For provisioning Kubernetes in the Reference Implementation, existing open source tools should be used to set up the
cluster. The goal is to cover the requirements listed in the Kubernetes Based Reference Architecture (RA2), but due to
the scope this will be done through multiple iterations, starting with a subset of requirements and expanding the
deployment over time.

Initial efforts have been looking at the features of different installers, which has been used to select a few open
source Kubernetes provisioning tools for proof of concept deployments. Common for these tools is the use of Ansible and
Helm to assist with deploying Kubernetes, configuring the host, and adding additional features and functionality to the
cluster.

Depending on the tool used for provisioning, there are likely configuration parameters that will need to be modified
before running the installer:

-  Host information (IPs for SSH)
-  Cluster information (Master/worker node distribution and datastore)
-  CPU isolation (Kernel)
-  Memory allocation (huge pages)
-  Network interfaces (PFs/VFs and drivers)
-  Additional Kubernetes features (device plugins, CNIs)

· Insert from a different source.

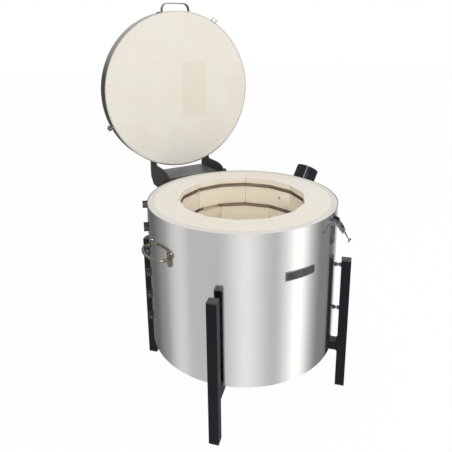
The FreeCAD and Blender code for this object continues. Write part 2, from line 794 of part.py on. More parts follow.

Once completed, the cluster must be accessible through the ``kubectl`` CLI from the master nodes. It is possible to
interact with the cluster from a jumphost outside of the cluster by using the kubeconfig file, usually found in
``$HOME/.kube/config`` on the master nodes. This file can be copied to the jumphost and referenced through the
``KUBECONFIG`` environment variable, after which the cluster can be managed through ``kubectl`` from the jumphost.

While the presentation of resources can depend on the specific features and functionality, a good way to start is to
check the node status for allocatable resources as follows:

::

   kubectl get nodes
   kubectl get node <NAME> -o json | jq ".status.allocatable"

Resources related to networks are usually handled differently, with the exception of hardware resources which are
usually listed under each node. There are two common CNI multiplexers that are both considered for the RI2, `Multus
<https://github.com/intel/multus-cni>`__ and `DANM <https://github.com/nokia/danm>`__. They both provide similar
functionality, but with some differences in how resources are defined, configured, and consumed.

For the ongoing proof of concept work related to both RA2 and RI2, some of the features specifically aimed at
production ready deployments are initially omitted. These features are mostly part of the below topics:

-  High availability
-  Network infrastructure
-  Storage
-  Security

As work progresses with the proof of concept it is expected that additional features will be added.